If you still can’t resist, you can still sensibly indulge by being mindful of what you eat/drink.
If you are up for trying something new, think what else can have the same or similar effect!
This leads us into method 2
2.) Implement a New Tradition with your bridesmaids
This one at first may be a little difficult and even counterproductive to the first point. Think of how you can co-mingle existing activities with more healthful behaviors or just improve an activity altogether.
Say you meet your bridesmaids for coffee and get one of those tantalizing treats on display too.
Why not still chat, but on a walk?
Or a hike?
This is a great way to increase your non exercise activity and still get some bridesmaids bonding. The more healthful behaviors you implement, the more likely you’ll get to your goal!
Wine night is very fun. Ya get ya gossip on, watch shitty(but entertaining) reality TV and once again, enjoy the time with your friends.
If you have a designated wine day of the week, try swapping it with a healthy cooking competition!
Invite a couple of your same cork dork friends over and have a cook off!
Find one or two recipes you wanna make(Or grab some from my Eat Better Recipe guide and pass them off as yours. Shush, I won’t tell!) and double or triple the recipe.
In a couple of hours, you spent quality time with ya homies and you all have delicious and healthy food for the week, a lot of which you didn’t even need to cook.
Two stones and one bird(wait, that’s not right.)
Think of those fun cooking stories just waiting to happen! Just make sure everyone won’t need the oven at the same time cause the competition may get heated.
What else can you think of where you can take a pre-existing tradition and make it more aligned with your goals?
3.) Take a Step Back
Yes, taking a step back and viewing the entire picture will let you know that your newfound change isn’t your friend sabotaging you….
Of course they want to support you. It could just be something they’re not aware of. Consider this.
While you’re on your wedding weight loss journey and start changing your actions, it threatens what’s in place.
This could piggyback off the first point of trying to bond with things other than food or be something different altogether.
Wine night isn’t as fun without everyone drinking wine.
Going out to the bar with friends ready to take shots as you order seltzer changes the dynamic.
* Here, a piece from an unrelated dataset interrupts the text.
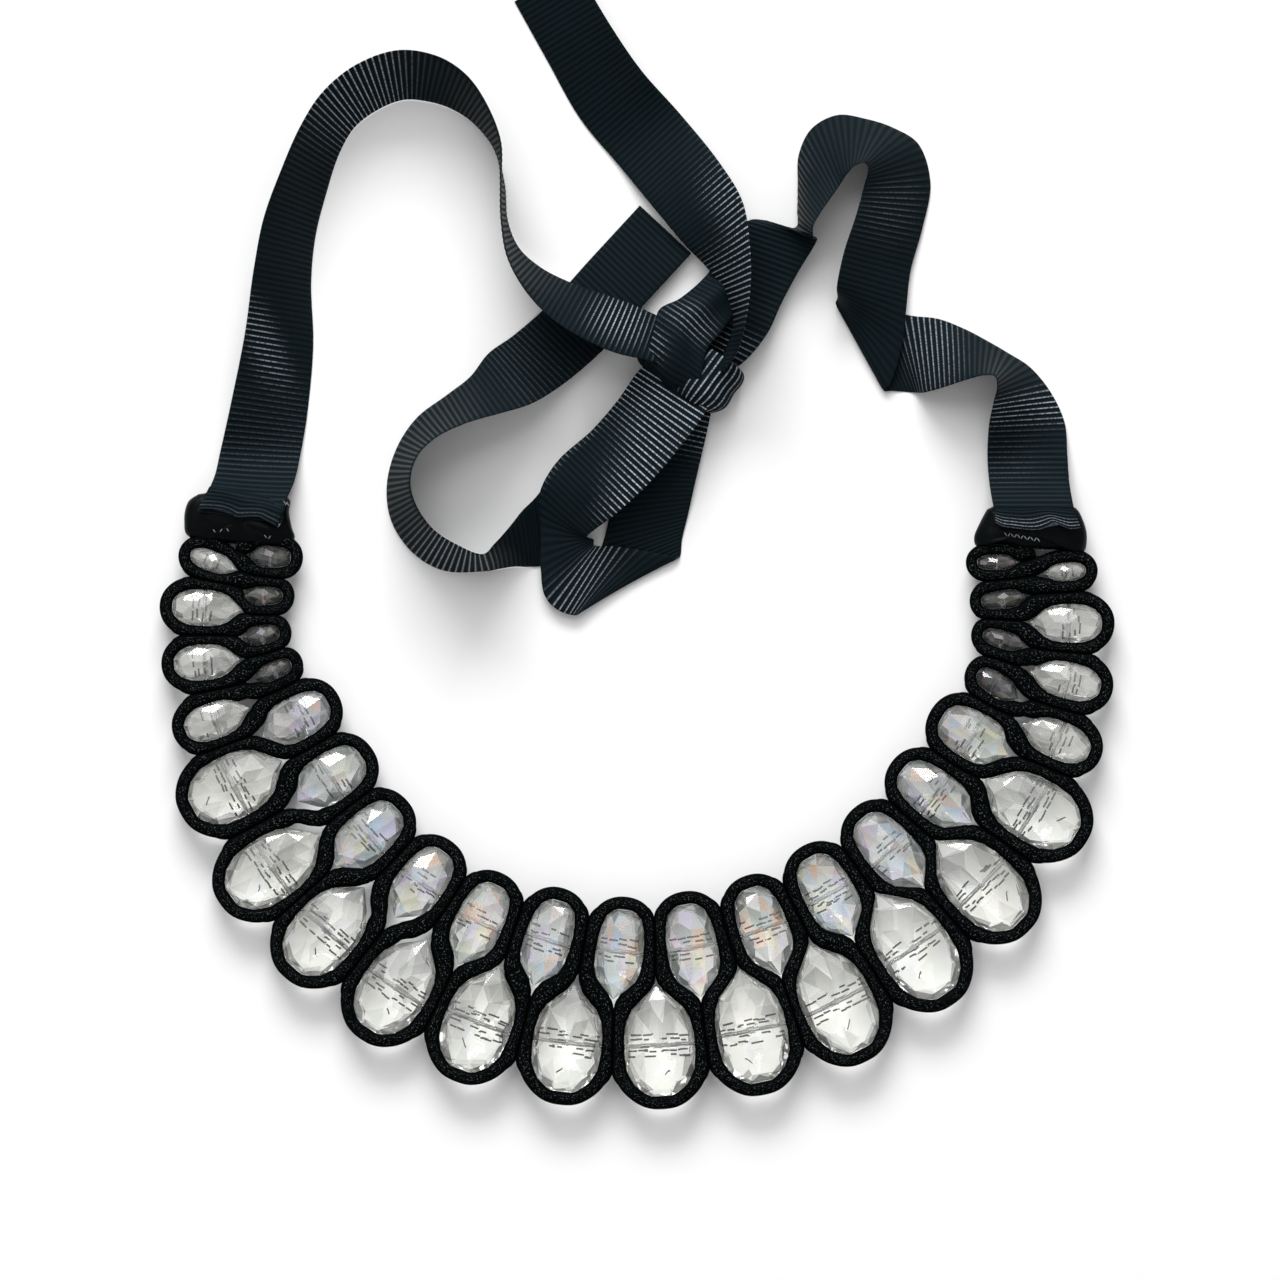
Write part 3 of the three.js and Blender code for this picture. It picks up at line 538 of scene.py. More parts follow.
def side_halves(line, sideways):
    """How far the nap reaches on each side: to a bead, halfway to the next run, or its own width.
    Each is the nearest place where a ray sideways crosses an outline or the coarser line."""
    skip = 3
    coarse = line[::skip]
    starts = np.concatenate([edge_from.reshape(-1, 2), coarse[:-1]])
    sides = np.concatenate([edge.reshape(-1, 2), np.diff(coarse, axis=0)])
    beads = edge_from.shape[0] * edge_from.shape[1]
    across = sideways[:, :1] * sides[:, 1] - sideways[:, 1:] * sides[:, 0]
    across = np.where(np.abs(across) < 1e-9, 1e-9, across)
    gap_x = starts[:, 0] - line[:, :1]
    gap_y = starts[:, 1] - line[:, 1:]
    reach = (gap_x * sides[:, 1] - gap_y * sides[:, 0]) / across
    place_on = (gap_x * sideways[:, 1:] - gap_y * sideways[:, :1]) / across
    same = SAME_BEND / CORD_FINE_STEP
    number = np.concatenate([np.full(beads, -np.inf), float(skip) * np.arange(len(coarse) - 1)])
    missed = (place_on < 0) | (place_on > 1) | (np.abs(np.arange(len(line))[:, None] - number) < same)
    halves = []
    for sign in (1, -1):
        room = np.where(missed | (reach * sign <= 0), np.inf, reach * sign)
        room = np.minimum(room[:, :beads].min(axis=1) - NAP_CLEAR,
                          room[:, beads:].min(axis=1) / 2 + NAP_TOUCH)
        fade = np.interp(room, [CORD_SPREAD, CORD_SPREAD + 0.8], [CORD_SPREAD, CORD_FREE])
        half = np.maximum(np.where(room < CORD_SPREAD, room, fade), CORD_PRESSED)
        eased = np.convolve(np.pad(half, 3, mode="edge"), np.ones(7) / 7, mode="valid")
        halves.append(np.minimum(eased, room))
    return halves


# ---- meshes ----

def new_object(name, data):
    made = bpy.data.objects.new(name, data)
    bpy.context.scene.collection.objects.link(made)
    return made


def new_piece(name, mesh, material, slot, *nodes):
    """A piece on the one body, with the CAD nodes that it stands for."""
    piece = new_object(name, mesh)
    mesh.materials.clear()
    mesh.materials.append(material)
    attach(piece, "root")
    if nodes:
        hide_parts(*nodes)
    return piece


def grid_mesh(name, points, uv):
    """A closed tube of rings: points is rings by places by 3, in millimetres, and uv has one more
    place a ring."""
    rings, size = points.shape[:2]
    faces, loops = [], []
    for r in range(rings - 1):
        for k in range(size):
            k2 = (k + 1) % size
            faces.append((r * size + k, r * size + k2, (r + 1) * size + k2, (r + 1) * size + k))
            loops += [uv[r, k], uv[r, k + 1], uv[r + 1, k + 1], uv[r + 1, k]]
    faces.append(tuple(range(size - 1, -1, -1)))
    loops += [uv[0, k] for k in range(size - 1, -1, -1)]
    faces.append(tuple((rings - 1) * size + k for k in range(size)))
    loops += [uv[-1, k] for k in range(size)]
    mesh = bpy.data.meshes.new(name)
    mesh.from_pydata(place(points.reshape(-1, 3)).tolist(), [], faces)
    layer = mesh.uv_layers.new(name="lie")
    layer.data.foreach_set("uv", np.array(loops).ravel())
    mesh.shade_smooth()
    return mesh


def taken_mesh(bm, name):
    """The mesh made in bm, which is freed."""
    mesh = bpy.data.meshes.new(name)
    bm.to_mesh(mesh)
    bm.free()
    return mesh


def cord_mesh():
    """The whole cord, with its length in centimetres in its map."""
    line = lay_cord()
    ahead = unit(np.gradient(line, axis=0))
    sideways = np.stack([-ahead[:, 1], ahead[:, 0]], axis=1)
    run = run_of(line)
    angles = np.arange(CORD_SIDES) * 2 * math.pi / CORD_SIDES
    side, rise = (np.sign(turn) * np.abs(turn) ** power
                  for turn, power in zip((np.cos(angles), np.sin(angles)), CORD_SQUARE))
    left, right = side_halves(line, sideways)
    half = np.where(side[None, :] > 0, left[:, None], right[:, None])
    # the braid under the nap stands up a little along the middle of the top and of the back
    ridge = BRAID_HEIGHT * np.exp(-(np.cos(angles) / 0.3) ** 2) * np.sign(rise)
    plait = 1 + 0.5 * np.sin(2 * math.pi * run / BRAID_PITCH)
    points = np.zeros((len(line), CORD_SIDES, 3))
    points[:, :, :2] = line[:, None] + sideways[:, None] * (half * side[None, :])[..., None]
    points[:, :, 2] = BEAD_PLANE + CORD_HEIGHT / 2 * rise + ridge * plait[:, None]
    uv = np.zeros((len(line), CORD_SIDES + 1, 2))
    uv[:, :, 0] = run[:, None] / 10
    uv[:, :, 1] = np.arange(CORD_SIDES + 1) / CORD_SIDES
    return grid_mesh("cord", points, uv)


# places across a ribbon: flat, with its edges close-set, or gathered
ACROSS = np.array([0, 0.012, 0.04, 0.09, 0.2, 0.35, 0.5, 0.65, 0.8, 0.91, 0.96, 0.988, 1])
ACROSS_PLEATS = np.linspace(0, 1, 37)


def ribbon_edges(rows):
    """The ribbon's two edges at its rows."""
    left, right = [], []
    for x, y, low, across, tilt, *span in rows:
        span = span[0] if span else RIBBON_WIDTH
        flat = direction(across) * math.cos(math.radians(tilt)) * span / 2
        rise = math.sin(math.radians(tilt)) * span / 2
        half_wall = RIBBON_THICKNESS / 2 * abs(math.cos(math.radians(tilt)))
        middle = RIBBON_REST + low + abs(rise) + half_wall
        left.append([x - flat[0], y - flat[1], middle - rise])
        right.append([x + flat[0], y + flat[1], middle + rise])
    return np.array(left), np.array(right)


def painted_rib_glints(mesh, name, places, across):
    """How much painted highlight the ribs get at each vertex, from the highlight zones listed for each
    ribbon.
    """
    painted_glint = np.zeros((len(places), len(across)))
    for row, place_across, rows_far, across_far, much, drift in PAINTED_RIB_GLINTS[name]:
        away = (places - row)[:, None]
        aside = across[None] - place_across - drift * away
        painted_glint += much * np.exp(-np.abs(away / rows_far) ** 3 - np.abs(aside / across_far) ** 3)
    painted_glint = np.concatenate([painted_glint, painted_glint[:, ::-1]], axis=1).astype(np.float32)
    layer = mesh.attributes.new("painted_rib_glints", "FLOAT", "POINT")
    layer.data.foreach_set("value", np.clip(painted_glint, 0, 1).ravel())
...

You saying “I can’t, I’m going to the gym” while your friend was excited about potential plans she had for you can be a damper.
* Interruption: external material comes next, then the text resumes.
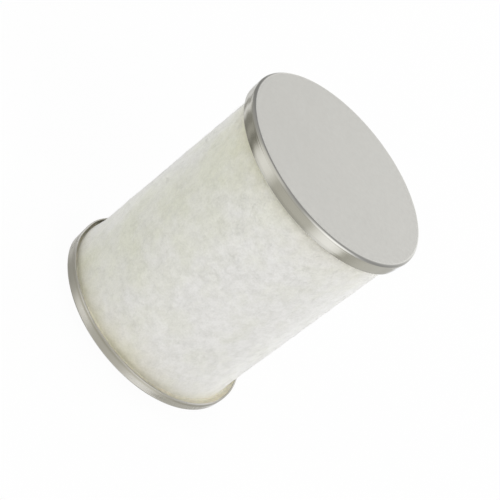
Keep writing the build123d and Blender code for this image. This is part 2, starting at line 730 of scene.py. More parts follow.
@dataclass(frozen=True)
class Rubber:
    """Matt black sheet rubber with a light bloom and a fine moulded grain."""

    colour: Colour = (0.028, 0.028, 0.03)
    bloom: Colour = (0.075, 0.075, 0.074)
    clouds: Grain = Grain(4 * MM, 4, 0.6)
    bloom_range: Pair = (0.45, 0.8)
    bloom_share: Pair = (0, 0.5)
    cloud_roughness: Pair = (0.55, 0.75)
    grain: Grain = Grain(0.25 * MM, 2, 0.6)
    grain_depth: float = 0.015 * MM

    def material(self) -> bpy.types.Material:
        """Makes the finish.

        Returns:
            The material.
        """
        recipe = Recipe("black_gasket_rubber")
        clouds = recipe.noise(self.clouds)
        bloomed = recipe.spread(clouds, self.bloom_range, self.bloom_share)
        recipe.shade(
            Base_Color=recipe.blend(bloomed, self.colour, self.bloom),
            Roughness=recipe.spread(clouds, MIDDLE, self.cloud_roughness),
            Specular_IOR_Level=0.4,
            Normal=recipe.bump(recipe.noise(self.grain), self.grain_depth),
        )
        return recipe.material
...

You want to handle these situations with compassion and openness.
Remember, when you start to do things to improve your behaviors, it threatens what’s already in place.
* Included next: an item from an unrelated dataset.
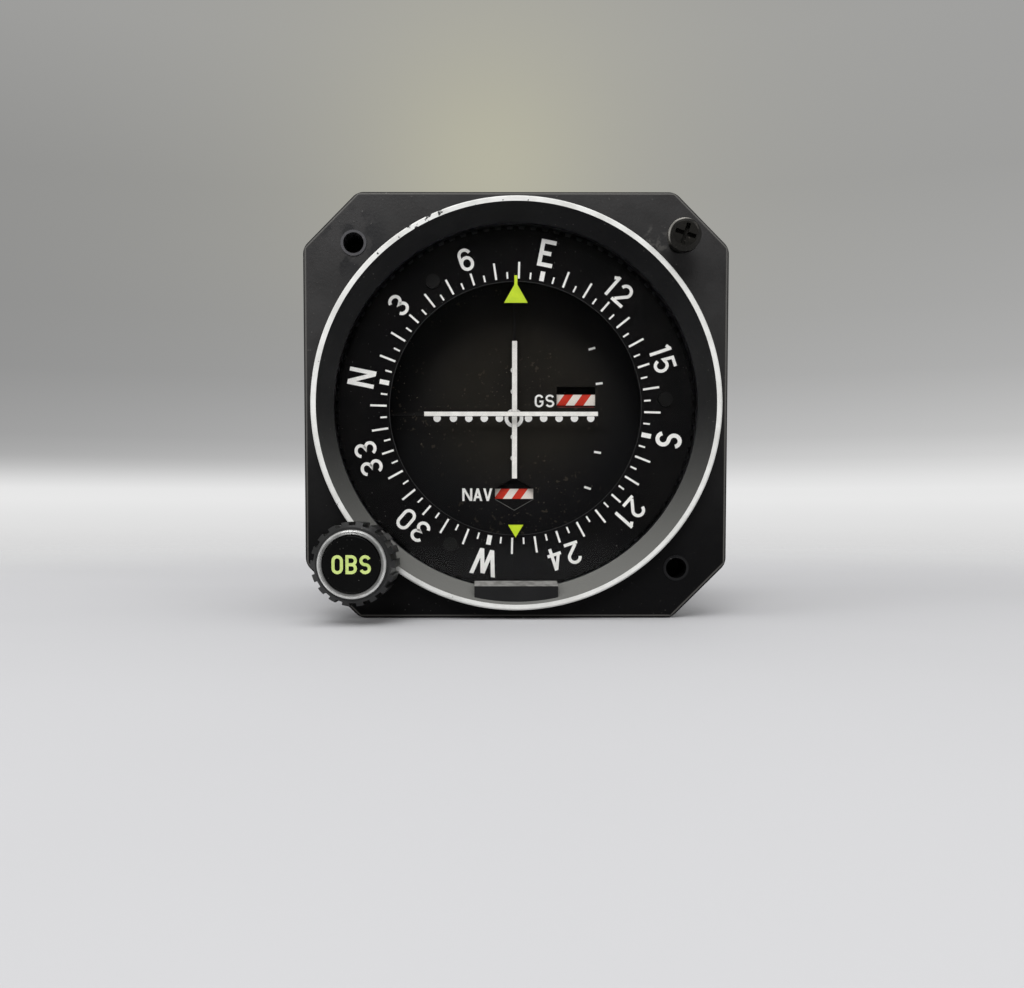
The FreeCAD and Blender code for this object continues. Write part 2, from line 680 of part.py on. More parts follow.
def make_needle(name, across, up, turned, plane, near, far, width):
    """Needle with a thin arm, a hub on its shaft and a balance weight."""
    rear = f"({plane} + needle_thick)"
    needle = new_body(f"{name}_needle", across, up, turned)
    strip, arm, tail = f"{width} / 2", "needle_arm_width / 2", "needle_tail_width / 2"
    taper = f"-({near} + {width})"
    add_pad(needle, plane, rear, outlines=[[
        (f"-{strip}", f"-{far}"), (strip, f"-{far}"), (strip, taper), (arm, f"-{near}"),
        (arm, "0"), (tail, "0"), (tail, "needle_tail"), (f"-{tail}", "needle_tail"),
        (f"-{tail}", "0"), (f"-{arm}", "0"), (f"-{arm}", f"-{near}"), (f"-{strip}", taper)]])
    add_pad(needle, plane, rear, [("needle_hub",)])
    add_pocket(needle, plane, rear, [("needle_shaft_radius + fixing_gap",)])
    shaft_end = f"({PLATE_REAR} + needle_movement_length)"
    tube_front = f"({plane} - shaft_front_reach)"
    turned_part(f"{name}_shaft", [("0", tube_front), ("needle_shaft_radius", tube_front),
                                  ("needle_shaft_radius", shaft_end), ("0", shaft_end)], across, up)
    weight = new_body(f"{name}_counterweight", across, up, turned)
    add_pad(weight, rear, f"{rear} + counterweight_length", outlines=[
        square("counterweight_side", up="counterweight_near + counterweight_side / 2")])
    tube(f"{name}_movement", "needle_movement_radius", "(needle_shaft_radius + shaft_gap)",
         PLATE_REAR, f"({PLATE_REAR} + needle_movement_length)", across, up)


def make_needles():
    make_needle("cdi", "0", PIVOT, "0", CDI_FACE, f"({PIVOT} - cdi_shoulder)",
                f"({PIVOT} + cdi_tip)", "cdi_width")
    make_needle("gs", f"-{PIVOT}", "gs_pivot_up", "-90", GS_FACE, f"({PIVOT} - gs_shoulder)",
                f"({PIVOT} + gs_tip)", "gs_width")


def flag_fittings(name, across, up):
    """Shaft and movement of one warning flag."""
    end = f"({PLATE_REAR} + flag_movement_length)"
    front = f"({FLAG_FACE} - flag_shaft_front)"
    turned_part(f"{name}_flag_shaft", [("0", front), ("flag_shaft_radius", front),
                                       ("flag_shaft_radius", end), ("0", end)], across, up)
    tube(f"{name}_flag_movement", "flag_movement_radius", "(flag_shaft_radius + shaft_gap)",
         PLATE_REAR, end, across, up)


def make_flags():
    """Two vanes that swing behind the windows of the dial."""
    rear = f"({FLAG_FACE} + flag_thick)"
    nav_place = (NAV_PIVOT, NAV_PIVOT_UP)
    inner = f"({NAV_PIVOT} - nav_flag_right)"
    outer = f"({NAV_PIVOT} + nav_flag_left)"
    nav = new_body("nav_flag", *nav_place, "nav_flag_turn")
    add_turning(nav, [(inner, FLAG_FACE), (outer, FLAG_FACE), (outer, rear), (inner, rear)],
                "nav_flag_angle")
    add_pad(nav, FLAG_FACE, rear, outlines=[rectangle(
        "0", "-nav_flag_arm", f"{inner} + nav_flag_arm", "nav_flag_arm")])
    add_pad(nav, FLAG_FACE, rear, [("flag_hub",)])
    add_pocket(nav, FLAG_FACE, rear, [("flag_shaft_radius + fixing_gap",)])
    flag_fittings("nav", *nav_place)
    gs_place = (PIVOT, "gs_flag_pivot_up")
    near = f"-({PIVOT} - gs_flag_right)"
    far = f"-({PIVOT} - gs_flag_left)"
    flag = new_body("gs_flag", *gs_place)
    add_pad(flag, FLAG_FACE, rear, outlines=[[
        ("0", "-gs_flag_arm"), ("0", "gs_flag_arm"), (near, "gs_flag_arm"), (near, "gs_flag_half"),
        (far, "gs_flag_half"), (far, "-gs_flag_half"), (near, "-gs_flag_half"),
        (near, "-gs_flag_arm")]])
    add_pad(flag, FLAG_FACE, rear, [("flag_hub",)])
    add_pocket(flag, FLAG_FACE, rear, [("flag_shaft_radius + fixing_gap",)])
    flag_fittings("gs", *gs_place)


def make_frame():
    """Frame plate, its standoffs and the lamps behind the dial."""
    needle_hole = "needle_shaft_radius + shaft_gap"
    flag_hole = "flag_shaft_radius + shaft_gap"
    add_pad(new_body("front_frame_plate"), "skirt_reach", PLATE_REAR, [
        (f"{CASE_BORE} - plate_gap",), (needle_hole, "0", PIVOT),
        (needle_hole, f"-{PIVOT}", "gs_pivot_up"), (flag_hole, NAV_PIVOT, NAV_PIVOT_UP),
        (flag_hole, PIVOT, "gs_flag_pivot_up")])
    posts = [hexagon("standoff_flats", *around(STANDOFF_CIRCLE, angle)) for angle in STANDOFF_ANGLES]
    add_pad(new_body("frame_standoffs"), PLATE_REAR, "board_front", outlines=posts)
    bores = round_row("standoff_bore", STANDOFF_CIRCLE, STANDOFF_ANGLES)
    add_pad(new_body("cover_standoffs"), BOARD_REAR, "case_rear", bores, posts)
    holder_front = "(skirt_reach - lamp_holder_length)"
    holders = [square("lamp_holder_side", *around(LAMP_CIRCLE, angle)) for angle in LAMP_ANGLES]
    add_pad(new_body("lamp_holders"), holder_front, "skirt_reach", outlines=holders)
    add_pad(new_body("lamps"), f"{holder_front} - lamp_length", holder_front,
            round_row("lamp_radius", LAMP_CIRCLE, LAMP_ANGLES))


def make_board():
    """Circuit board with its chips and capacitors."""
    board = new_body("circuit_board")
    add_pad(board, "board_front", BOARD_REAR, [(f"{CASE_BORE} - board_margin",)])
    chips = new_body("board_chips")
    half, gap = "chip_length", "chip_width / 4"
    places = []
    for low in ("chip_row_up", "-chip_row_down"):
        high = f"({low} + chip_width)"
        places.append(rectangle(f"-{half} - {gap}", low, f"-{gap}", high))
        places.append(rectangle(gap, low, f"{half} + {gap}", high))
    add_pad(chips, BOARD_REAR, f"{BOARD_REAR} + chip_height", outlines=places)
    capacitors = new_body("board_capacitors")
    add_pad(capacitors, BOARD_REAR, f"{BOARD_REAR} + capacitor_height",
            [("capacitor_radius", "capacitor_side", "0"), ("capacitor_radius", "-capacitor_side", "0")])


def connector_outline(grow):
    """Outline of a D shaped connector, made larger by a wall."""
    wide = f"(connector_wide / 2 + {grow})"
    narrow = f"(connector_wide / 2 - connector_slant + {grow})"
    high = f"(connector_high / 2 + {grow})"
    return [(f"-{wide}", high), (f"-{narrow}", f"-{high}"), (narrow, f"-{high}"), (wide, high)]


def make_connector():
    """Rear connector with a slanted shell, bored contacts and jack screws."""
    shell = new_body("connector_shell")
    wide, high = "connector_flange_wide / 2", "connector_flange_high / 2"
    jack = "jack_pitch / 2"
    hole = "(jack_shank + seat_gap)"
    add_pad(shell, COVER_REAR, SHELL_SEAT, [(hole, f"-{jack}", "0"), (hole, jack, "0")],
            [rectangle(f"-{wide}", f"-{high}", wide, high), connector_outline("seat_gap")])
    add_pad(shell, SHELL_SEAT, SHELL_END,
            outlines=[connector_outline("(seat_gap + connector_wall)"), connector_outline("seat_gap")])
    insulator = new_body("connector_insulator")
    add_pad(insulator, "case_rear - insulator_inside", f"{SHELL_END} - gear_air",
            outlines=[connector_outline("0")])
    contacts = []
    for row_up, count in (("contact_row", 13), ("-contact_row", 12)):
        for number in range(count):
            place = f"({number - (count - 1) / 2}) * contact_pitch"
            contacts.append(square("contact_side", place, row_up))
    add_pocket(insulator, f"{SHELL_END} - gear_air - contact_depth", f"{SHELL_END} - gear_air",
               outlines=contacts)
    screws = new_body("jack_screws")
    for side in (f"-{jack}", jack):
        add_pad(screws, SHELL_SEAT, f"{SHELL_SEAT} + jack_length",
                outlines=[hexagon("jack_flats", side)])
        add_pad(screws, "case_rear - jack_grip", SHELL_SEAT, [("jack_shank", side, "0")])


def make_case():
    """Drawn can that butts on the bezel's shoulder, and its rear cover."""
    tube("case", "collar_radius", CASE_BORE, "shoulder_reach", "case_rear")
    cover = new_body("rear_cover")
    corner = f"({COVER_REAR} - cover_bevel)"
    add_turning(cover, [("0", "case_rear"), ("collar_radius", "case_rear"), ("collar_radius", corner),
                        ("collar_radius - cover_bevel", COVER_REAR), ("0", COVER_REAR)])
    hole = "(jack_shank + seat_gap)"
    add_pocket(cover, "case_rear", COVER_REAR,
               [(hole, "-jack_pitch / 2", "0"), (hole, "jack_pitch / 2", "0")]
               + round_row("standoff_bore", STANDOFF_CIRCLE, STANDOFF_ANGLES),
               [connector_outline("connector_wall")])
    screws = new_body("cover_screws")
    add_pad(screws, COVER_REAR, f"{COVER_REAR} + cover_screw_height",
            round_row("cover_screw_head", STANDOFF_CIRCLE, STANDOFF_ANGLES))
    add_pad(screws, "case_rear - cover_screw_grip", COVER_REAR,
            round_row("cover_screw_radius", STANDOFF_CIRCLE, STANDOFF_ANGLES))


def write_parts():
    """Write one file for each sub-part, after all have been looked at."""
    document.recompute()
    for item in document.Objects:
        if "Invalid" in item.State or "Error" in item.State:
            raise ValueError(f"{item.Label} has not been built: {item.State}")
    for body in NODES:
        if body.Shape.isNull() or not body.Shape.isValid():
            raise ValueError(f"{body.Label} is not a sound solid")
    os.makedirs("parts", exist_ok=True)
    for body in NODES:
        body.Shape.exportStep(f"parts/{body.Label}.step")
    print(len(NODES), "sub-parts written")


make_bezel()
make_name_plate()
make_glass()
make_card()
make_knob()
make_mounting_screw()
make_dial()
make_needles()
make_flags()
make_frame()
make_board()
make_connector()
make_case()
write_parts()
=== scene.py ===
import math

import bpy
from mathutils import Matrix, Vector


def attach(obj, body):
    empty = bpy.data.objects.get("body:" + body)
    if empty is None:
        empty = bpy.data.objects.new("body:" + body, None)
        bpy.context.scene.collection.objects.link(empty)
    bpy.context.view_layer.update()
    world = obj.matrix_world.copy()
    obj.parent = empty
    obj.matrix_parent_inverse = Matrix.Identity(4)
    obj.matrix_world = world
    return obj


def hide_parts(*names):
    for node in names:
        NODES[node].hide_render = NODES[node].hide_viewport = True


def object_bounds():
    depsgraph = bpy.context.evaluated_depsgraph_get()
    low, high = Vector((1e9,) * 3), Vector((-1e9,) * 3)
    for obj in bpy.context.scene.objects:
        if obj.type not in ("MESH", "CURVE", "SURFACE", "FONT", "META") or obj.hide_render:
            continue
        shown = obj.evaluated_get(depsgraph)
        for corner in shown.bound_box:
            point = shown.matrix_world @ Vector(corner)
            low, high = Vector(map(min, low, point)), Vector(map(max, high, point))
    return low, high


# Looks of the course deviation indicator. Lengths are in millimetres, and times MM they are in metres.
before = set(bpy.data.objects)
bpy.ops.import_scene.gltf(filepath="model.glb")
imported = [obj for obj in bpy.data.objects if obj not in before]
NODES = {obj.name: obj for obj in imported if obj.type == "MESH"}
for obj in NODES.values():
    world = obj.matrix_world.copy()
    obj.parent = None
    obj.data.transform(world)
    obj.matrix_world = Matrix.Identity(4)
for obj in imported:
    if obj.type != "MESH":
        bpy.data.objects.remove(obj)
CAD_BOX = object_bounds()
MM = 0.001

# Places that part.py gives the solids: depths behind the flange's rear face, or places across and up.
CARD_FACE = 0.0
DIAL_FACE = 10.0
FLAG_FACE = 11.5
CDI_FACE = 8.0
GS_FACE = 6.0
CAP_FACE = -22.1
KNOB_PLACE = (-29.964, -29.964)
HOLE = 31.435
GS_PIVOT = Vector((-30.0, -0.4))
NAV_PIVOT = Vector((22.0, -19.0))

# Degrees of the card that stand under the upper index mark.
COURSE = 78.6

# The floor lies just under the flange, in metres.
FLOOR = CAD_BOX[0][2] - 0.025 * MM


def rgb(red, green, blue):
    """Turn a colour as seen on a screen into a linear one."""
    parts = []
    for part in (red / 255, green / 255, blue / 255):
        parts.append(part / 12.92 if part <= 0.04045 else ((part + 0.055) / 1.055) ** 2.4)
    return (*parts, 1.0)


def feed(tree, socket, value):
    """Link a socket to another one, or set its value."""
    if isinstance(value, bpy.types.NodeSocket):
        tree.links.new(value, socket)
    else:
        socket.default_value = value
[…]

It also makes your friends shine a light on themselves, possibly causing feelings of guilt, shame or comparison. Especially if you’re improving something they’re sensitive about right in front of their face.
Just as you don’t want them to flash a trigger food in your face and tease you, you don’t want them to feel worse about themselves by flashing something in their face either!
Up close, it may seem like your bridesmaid is trying to fuck up your progress. But when you take a step back, they may just need to tell you what they want, what they really, really want.
So you tell them what you want, what you really, really want.
And hopefully you both can really, really, really wanna zigazig ah
(Which in this context, means a compromise and mutual understanding and respect)
When it comes to your bridesmaids and being on a mission to lose weight for your wedding, you are bound to be tempted.
But how you handle these can drive you closer to your goal but away from your friends and vice versa.
We use food for everything!
Revolving your outings around things other than food can ward off temptation and triggers.
Healthify your traditions!
You can completely change what you do or make what you do more healthy. The important thing is spending time with your mains.
Take a step back.
This method requires you to be more aware of what’s going on. But in doing so, you can preserve your friendships and find a common ground that doesn’t threaten your goals or make your friend(s) feel guilty or shameful for your positive changes.
You now have powerful tools to keep you consistent on your behaviors while also enjoying time with the ones you love most.
I believe the Spice Girls referred to this as “Spice up your life.”